DFLer: Target is radically anti-gay and anti-immigrant!

ME: Er, how do you figure?  Target has been the most pro-gay corporation in town!  They even sponsor the “pride” parade.

DFLer: Because they gave money to a radical extremist anti-gay and anti-immigrant political action committee!

ME: What, MNForward? Go and read their website; they are purely interested in business issues.  Not only do they take absolutely no stands on social issues, but they’ve endorsed three DFL candidates who, supposedly, endorse their own party’s putatively gay-friendly [the term you want is “gay-exploitive” – Ed.] issues.

DFLer: Doesn’t matter.  They support Tom Emmer.

ME: …and…?

DFLer: Tom Emmer is a radical extreme anti-gay politician.

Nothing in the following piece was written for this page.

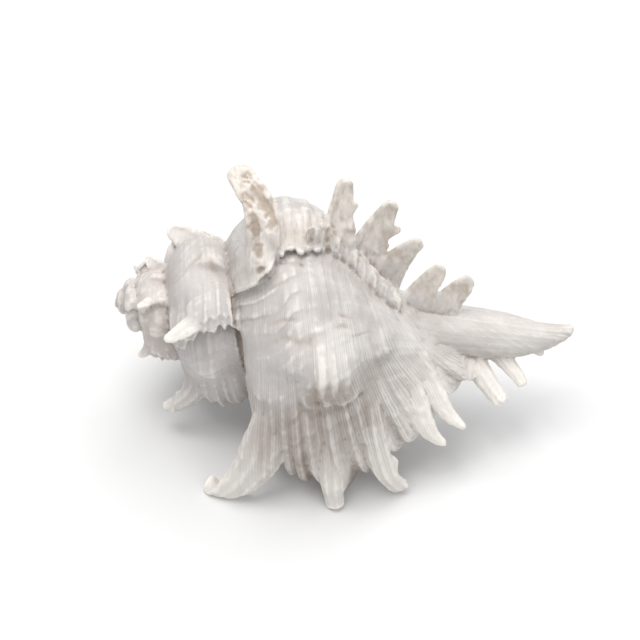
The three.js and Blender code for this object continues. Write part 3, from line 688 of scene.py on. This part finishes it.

ME:  Um no.  He’s said in as many words that his focus as governor is on jobs, the state economy, and re-engineering state government.

DFLer: But he’s an anti-gay extremist!  He sponsored a measure against gay marriage!

ME: Can something be “extreme” when the vast majority of Minnesotans, even younger ones, support the traditional definition of marriage?  Is that even logically possible?  At all?

DFLer: Um…A HAH!  Emmer is a big financial supporter of You Can Run But You Can Not Hide, a radical Christianist ministry that supports executing gays.  He even had his picture taken with them!  Even called them “nice guys”.

ME:  Emmer’s “Donation” was buying a $250 seat at a fundraiser for a teen outreach; no politics were involved at all.  And Emmer’s had pictures taken with pretty much every person in the state over the past year.  And whether you like their theology or not, Brad Dean and Jake McMillan are, indeed, personable.

DFLer:  Executing gays! Doyyyyy!

ME:  The quote was wrenched far out of context.  Dean was talking on the air, off the cuff, about different nations’ adherence to ultra-orthadox theology.  Not grading moral correctness, and emphatically not issuing a call to action.

DFLer: Er…says you!

ME: Well, no – says Bradlee Dean.  I called him and asked.

DFLer: But…they’re anti-immigrant!

ME: Why?

DFLer: Because they’re anti-gay!

ME: Um, we just showed they’re not.  And, by the way, the traditional Catholicism of so many Latino immigrants is pretty explicit in its views on gays!

DFLer:  So you’re saying Target is Catholic?  Hahahahaha! I pwn3d you!

ME:  Er…yeah.  I know when I’ve met my match.